#### Directive
Copy out exactly the lines from the start of the data to the line containing "return fields if". Include both.

#### Source data

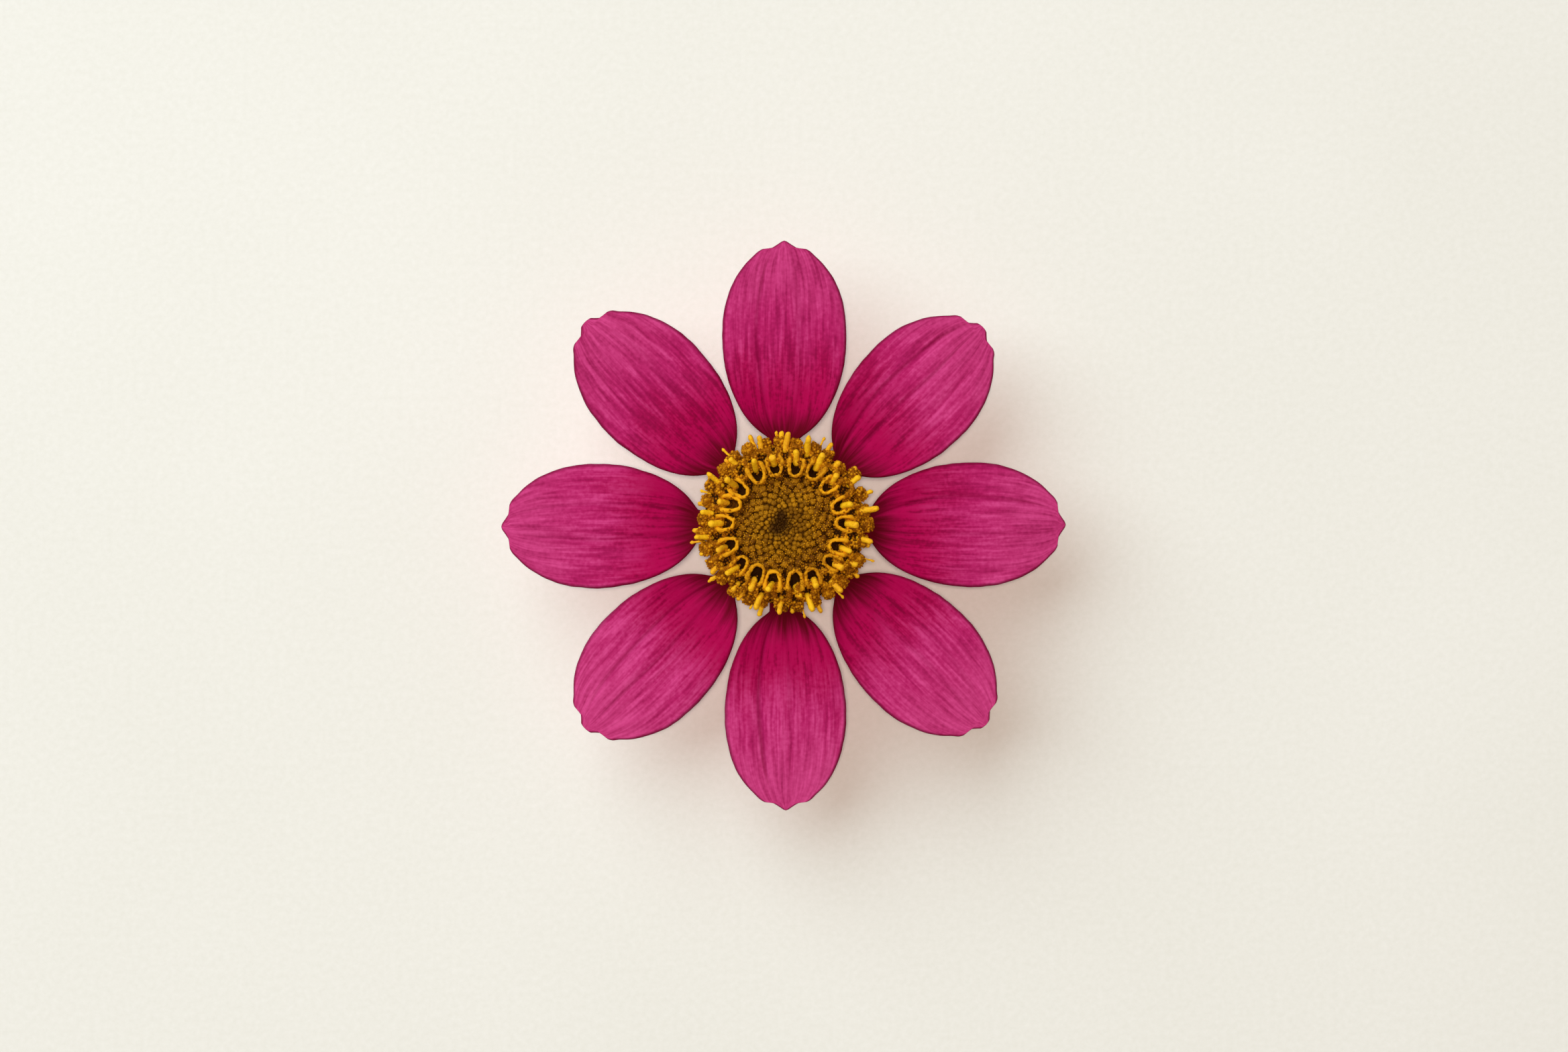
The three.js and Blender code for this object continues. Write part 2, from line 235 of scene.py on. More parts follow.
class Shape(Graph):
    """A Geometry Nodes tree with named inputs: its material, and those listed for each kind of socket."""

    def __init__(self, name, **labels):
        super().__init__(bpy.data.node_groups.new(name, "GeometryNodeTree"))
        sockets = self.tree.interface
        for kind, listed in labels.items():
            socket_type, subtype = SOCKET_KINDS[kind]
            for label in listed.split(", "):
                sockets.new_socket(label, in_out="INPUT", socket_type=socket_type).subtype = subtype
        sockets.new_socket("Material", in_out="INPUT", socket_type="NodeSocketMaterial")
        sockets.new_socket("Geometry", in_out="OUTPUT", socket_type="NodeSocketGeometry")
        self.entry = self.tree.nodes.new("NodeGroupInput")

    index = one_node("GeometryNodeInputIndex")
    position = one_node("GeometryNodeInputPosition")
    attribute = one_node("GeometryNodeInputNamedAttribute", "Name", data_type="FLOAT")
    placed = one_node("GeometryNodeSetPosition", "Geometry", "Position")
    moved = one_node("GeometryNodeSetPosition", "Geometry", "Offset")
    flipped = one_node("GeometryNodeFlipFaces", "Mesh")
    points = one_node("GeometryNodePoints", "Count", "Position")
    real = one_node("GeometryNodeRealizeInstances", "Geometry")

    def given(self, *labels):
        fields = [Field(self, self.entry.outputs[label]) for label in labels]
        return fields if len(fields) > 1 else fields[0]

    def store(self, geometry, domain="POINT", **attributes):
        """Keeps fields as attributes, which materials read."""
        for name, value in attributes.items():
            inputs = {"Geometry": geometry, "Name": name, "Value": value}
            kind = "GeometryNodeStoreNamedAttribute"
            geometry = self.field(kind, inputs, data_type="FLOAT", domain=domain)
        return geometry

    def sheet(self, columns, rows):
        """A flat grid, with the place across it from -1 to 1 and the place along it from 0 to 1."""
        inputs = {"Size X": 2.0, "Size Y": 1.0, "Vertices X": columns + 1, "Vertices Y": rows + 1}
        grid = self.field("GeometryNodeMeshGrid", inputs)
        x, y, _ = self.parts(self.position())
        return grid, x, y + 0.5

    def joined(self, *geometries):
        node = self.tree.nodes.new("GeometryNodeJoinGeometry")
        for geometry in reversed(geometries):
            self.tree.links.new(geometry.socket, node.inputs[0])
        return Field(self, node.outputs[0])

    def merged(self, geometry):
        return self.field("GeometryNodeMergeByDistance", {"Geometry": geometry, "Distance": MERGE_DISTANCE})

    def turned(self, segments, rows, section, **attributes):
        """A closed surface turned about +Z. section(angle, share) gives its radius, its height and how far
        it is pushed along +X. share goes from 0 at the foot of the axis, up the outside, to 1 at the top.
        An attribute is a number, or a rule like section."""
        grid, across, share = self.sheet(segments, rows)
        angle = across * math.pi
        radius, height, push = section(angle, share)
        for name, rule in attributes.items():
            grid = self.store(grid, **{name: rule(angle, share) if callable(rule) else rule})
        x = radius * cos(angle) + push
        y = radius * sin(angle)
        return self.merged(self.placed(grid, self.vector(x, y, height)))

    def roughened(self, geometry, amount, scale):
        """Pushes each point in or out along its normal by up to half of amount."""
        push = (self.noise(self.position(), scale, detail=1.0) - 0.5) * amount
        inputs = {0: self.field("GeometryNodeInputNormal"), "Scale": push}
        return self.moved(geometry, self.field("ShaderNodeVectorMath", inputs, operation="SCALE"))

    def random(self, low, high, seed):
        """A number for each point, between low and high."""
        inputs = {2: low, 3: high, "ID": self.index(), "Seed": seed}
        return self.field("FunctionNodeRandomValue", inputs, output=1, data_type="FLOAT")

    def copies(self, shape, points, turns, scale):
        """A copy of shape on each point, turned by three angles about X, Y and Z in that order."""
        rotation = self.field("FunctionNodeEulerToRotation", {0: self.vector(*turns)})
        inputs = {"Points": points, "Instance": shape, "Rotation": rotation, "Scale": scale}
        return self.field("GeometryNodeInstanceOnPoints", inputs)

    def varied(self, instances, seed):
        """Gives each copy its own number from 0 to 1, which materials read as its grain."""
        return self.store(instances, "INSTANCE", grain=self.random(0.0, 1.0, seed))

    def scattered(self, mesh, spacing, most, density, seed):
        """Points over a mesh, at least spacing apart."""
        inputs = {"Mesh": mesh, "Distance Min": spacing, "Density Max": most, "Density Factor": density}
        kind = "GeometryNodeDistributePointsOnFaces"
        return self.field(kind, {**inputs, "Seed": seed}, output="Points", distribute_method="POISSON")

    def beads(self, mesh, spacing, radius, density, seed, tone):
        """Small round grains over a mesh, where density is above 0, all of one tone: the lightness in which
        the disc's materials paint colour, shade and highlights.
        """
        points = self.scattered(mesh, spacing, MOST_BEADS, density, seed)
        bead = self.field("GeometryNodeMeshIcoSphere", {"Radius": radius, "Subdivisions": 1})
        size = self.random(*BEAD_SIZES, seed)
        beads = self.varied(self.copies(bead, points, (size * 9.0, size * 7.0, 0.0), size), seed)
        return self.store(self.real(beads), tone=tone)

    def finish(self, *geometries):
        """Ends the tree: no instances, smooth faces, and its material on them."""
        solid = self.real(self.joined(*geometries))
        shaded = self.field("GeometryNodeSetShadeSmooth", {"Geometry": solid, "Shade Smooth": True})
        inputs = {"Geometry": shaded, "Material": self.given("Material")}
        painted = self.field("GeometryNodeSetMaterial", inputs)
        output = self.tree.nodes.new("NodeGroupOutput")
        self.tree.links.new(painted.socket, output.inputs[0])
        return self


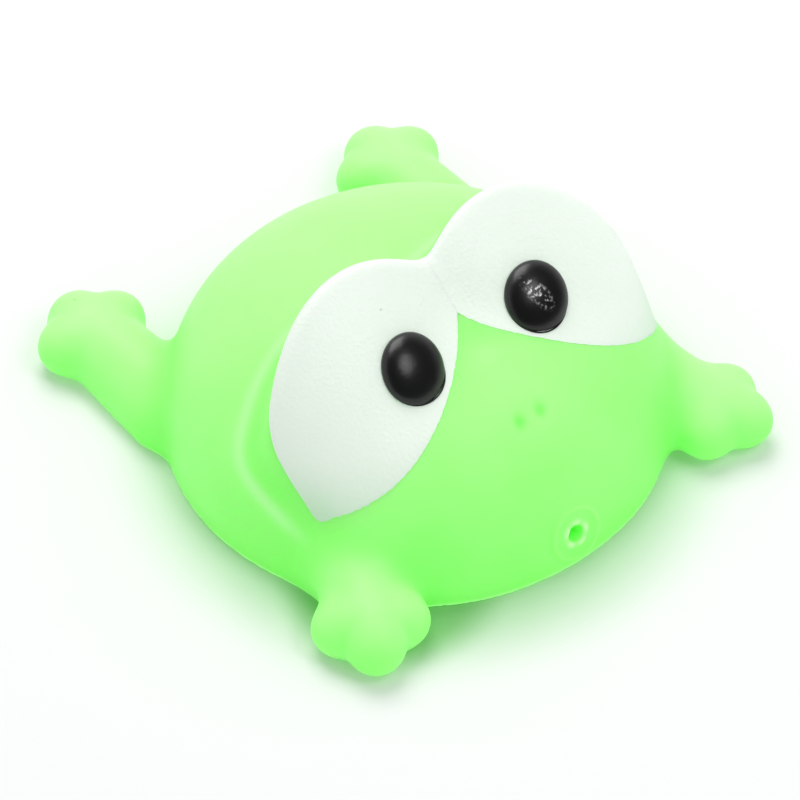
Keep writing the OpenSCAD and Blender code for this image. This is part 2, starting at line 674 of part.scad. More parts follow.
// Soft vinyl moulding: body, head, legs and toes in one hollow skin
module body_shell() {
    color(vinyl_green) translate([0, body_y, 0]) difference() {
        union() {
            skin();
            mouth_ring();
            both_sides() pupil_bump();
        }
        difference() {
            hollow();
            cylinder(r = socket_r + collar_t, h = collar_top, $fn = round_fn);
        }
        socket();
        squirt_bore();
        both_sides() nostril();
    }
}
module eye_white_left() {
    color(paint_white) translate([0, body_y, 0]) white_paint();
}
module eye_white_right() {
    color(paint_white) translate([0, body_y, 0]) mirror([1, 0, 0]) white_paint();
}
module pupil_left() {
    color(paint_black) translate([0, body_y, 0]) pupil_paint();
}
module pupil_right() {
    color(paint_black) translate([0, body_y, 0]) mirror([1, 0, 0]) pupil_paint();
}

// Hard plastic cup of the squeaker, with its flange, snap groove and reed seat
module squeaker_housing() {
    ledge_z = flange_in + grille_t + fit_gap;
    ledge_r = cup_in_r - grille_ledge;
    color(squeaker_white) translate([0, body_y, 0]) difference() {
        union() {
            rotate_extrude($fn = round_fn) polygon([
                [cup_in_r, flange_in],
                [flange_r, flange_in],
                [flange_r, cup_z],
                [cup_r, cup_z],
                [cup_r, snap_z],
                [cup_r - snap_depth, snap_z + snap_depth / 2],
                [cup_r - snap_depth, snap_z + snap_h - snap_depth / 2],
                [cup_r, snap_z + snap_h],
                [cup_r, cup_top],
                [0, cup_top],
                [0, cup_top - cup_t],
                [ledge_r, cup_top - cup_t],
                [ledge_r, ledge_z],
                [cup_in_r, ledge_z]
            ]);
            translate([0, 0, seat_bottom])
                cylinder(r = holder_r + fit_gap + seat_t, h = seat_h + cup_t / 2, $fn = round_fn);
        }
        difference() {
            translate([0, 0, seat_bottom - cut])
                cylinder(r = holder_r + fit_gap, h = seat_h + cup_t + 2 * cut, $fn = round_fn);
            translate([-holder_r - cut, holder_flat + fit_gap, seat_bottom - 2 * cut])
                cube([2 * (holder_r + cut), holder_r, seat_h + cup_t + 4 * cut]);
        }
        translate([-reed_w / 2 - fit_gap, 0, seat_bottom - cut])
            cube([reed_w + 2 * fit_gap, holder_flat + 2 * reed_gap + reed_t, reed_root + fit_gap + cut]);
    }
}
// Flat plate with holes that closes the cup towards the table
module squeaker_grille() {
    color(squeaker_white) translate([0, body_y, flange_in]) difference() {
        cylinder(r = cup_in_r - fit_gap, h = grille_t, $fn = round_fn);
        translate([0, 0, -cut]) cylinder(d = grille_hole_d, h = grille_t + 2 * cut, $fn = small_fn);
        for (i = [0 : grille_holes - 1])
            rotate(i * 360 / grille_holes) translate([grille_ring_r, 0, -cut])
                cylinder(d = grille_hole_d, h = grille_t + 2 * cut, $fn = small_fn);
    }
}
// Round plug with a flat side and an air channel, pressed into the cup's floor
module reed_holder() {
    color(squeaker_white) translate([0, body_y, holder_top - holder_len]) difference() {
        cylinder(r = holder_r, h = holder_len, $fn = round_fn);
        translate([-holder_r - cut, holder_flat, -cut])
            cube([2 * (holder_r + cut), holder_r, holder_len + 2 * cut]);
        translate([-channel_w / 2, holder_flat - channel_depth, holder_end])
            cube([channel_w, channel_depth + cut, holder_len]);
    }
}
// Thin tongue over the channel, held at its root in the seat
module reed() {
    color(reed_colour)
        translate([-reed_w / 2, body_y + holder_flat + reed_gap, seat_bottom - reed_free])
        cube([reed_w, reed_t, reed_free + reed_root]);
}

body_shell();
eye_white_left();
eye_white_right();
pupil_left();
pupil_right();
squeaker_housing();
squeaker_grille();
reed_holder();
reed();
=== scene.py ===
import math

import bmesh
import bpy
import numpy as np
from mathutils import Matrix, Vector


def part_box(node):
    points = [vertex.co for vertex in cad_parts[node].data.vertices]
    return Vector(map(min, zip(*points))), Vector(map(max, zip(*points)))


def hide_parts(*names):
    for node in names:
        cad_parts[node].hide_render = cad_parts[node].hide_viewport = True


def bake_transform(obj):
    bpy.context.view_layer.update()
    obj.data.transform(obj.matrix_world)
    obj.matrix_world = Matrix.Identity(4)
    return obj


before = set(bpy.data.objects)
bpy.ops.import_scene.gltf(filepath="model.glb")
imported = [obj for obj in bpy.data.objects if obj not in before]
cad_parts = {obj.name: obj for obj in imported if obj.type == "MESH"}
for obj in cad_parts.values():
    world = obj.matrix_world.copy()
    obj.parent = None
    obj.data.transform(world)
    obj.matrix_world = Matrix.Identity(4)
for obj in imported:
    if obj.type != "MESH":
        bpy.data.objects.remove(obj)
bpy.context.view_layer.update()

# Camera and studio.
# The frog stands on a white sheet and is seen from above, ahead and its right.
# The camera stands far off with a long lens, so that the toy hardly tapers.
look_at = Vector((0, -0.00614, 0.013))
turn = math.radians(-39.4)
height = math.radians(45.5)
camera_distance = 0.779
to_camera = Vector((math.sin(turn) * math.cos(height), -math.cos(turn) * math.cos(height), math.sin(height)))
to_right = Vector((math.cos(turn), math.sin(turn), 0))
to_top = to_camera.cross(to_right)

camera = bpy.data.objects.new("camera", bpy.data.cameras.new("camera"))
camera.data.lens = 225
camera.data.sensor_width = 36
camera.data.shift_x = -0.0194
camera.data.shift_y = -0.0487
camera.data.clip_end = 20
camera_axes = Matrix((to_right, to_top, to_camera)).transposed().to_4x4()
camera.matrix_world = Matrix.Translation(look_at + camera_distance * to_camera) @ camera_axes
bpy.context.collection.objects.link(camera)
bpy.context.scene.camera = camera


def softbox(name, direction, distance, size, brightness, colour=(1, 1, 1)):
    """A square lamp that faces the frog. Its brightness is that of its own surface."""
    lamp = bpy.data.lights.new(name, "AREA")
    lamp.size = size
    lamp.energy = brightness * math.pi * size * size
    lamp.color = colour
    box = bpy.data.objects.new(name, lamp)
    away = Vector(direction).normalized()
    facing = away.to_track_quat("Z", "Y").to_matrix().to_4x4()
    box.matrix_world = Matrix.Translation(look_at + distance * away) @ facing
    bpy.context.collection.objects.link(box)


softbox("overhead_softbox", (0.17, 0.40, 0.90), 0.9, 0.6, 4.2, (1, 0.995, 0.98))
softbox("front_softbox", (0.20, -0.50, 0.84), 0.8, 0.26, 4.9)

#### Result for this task
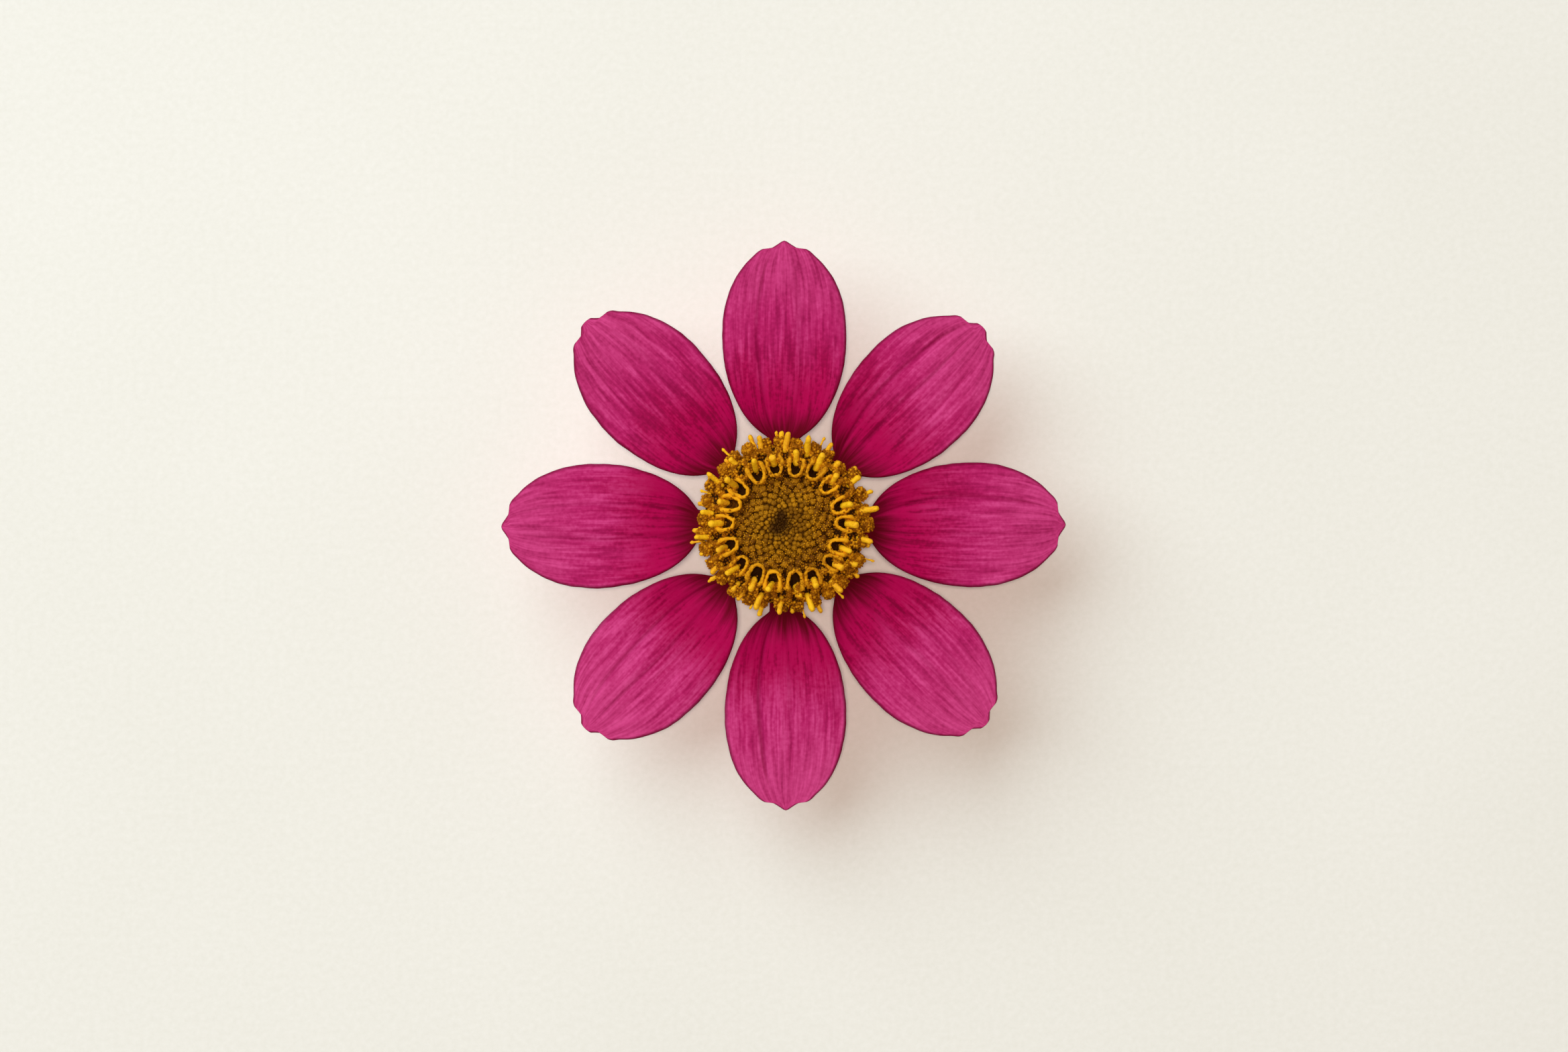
The three.js and Blender code for this object continues. Write part 2, from line 235 of scene.py on. More parts follow.
class Shape(Graph):
    """A Geometry Nodes tree with named inputs: its material, and those listed for each kind of socket."""

    def __init__(self, name, **labels):
        super().__init__(bpy.data.node_groups.new(name, "GeometryNodeTree"))
        sockets = self.tree.interface
        for kind, listed in labels.items():
            socket_type, subtype = SOCKET_KINDS[kind]
            for label in listed.split(", "):
                sockets.new_socket(label, in_out="INPUT", socket_type=socket_type).subtype = subtype
        sockets.new_socket("Material", in_out="INPUT", socket_type="NodeSocketMaterial")
        sockets.new_socket("Geometry", in_out="OUTPUT", socket_type="NodeSocketGeometry")
        self.entry = self.tree.nodes.new("NodeGroupInput")

    index = one_node("GeometryNodeInputIndex")
    position = one_node("GeometryNodeInputPosition")
    attribute = one_node("GeometryNodeInputNamedAttribute", "Name", data_type="FLOAT")
    placed = one_node("GeometryNodeSetPosition", "Geometry", "Position")
    moved = one_node("GeometryNodeSetPosition", "Geometry", "Offset")
    flipped = one_node("GeometryNodeFlipFaces", "Mesh")
    points = one_node("GeometryNodePoints", "Count", "Position")
    real = one_node("GeometryNodeRealizeInstances", "Geometry")

    def given(self, *labels):
        fields = [Field(self, self.entry.outputs[label]) for label in labels]
        return fields if len(fields) > 1 else fields[0]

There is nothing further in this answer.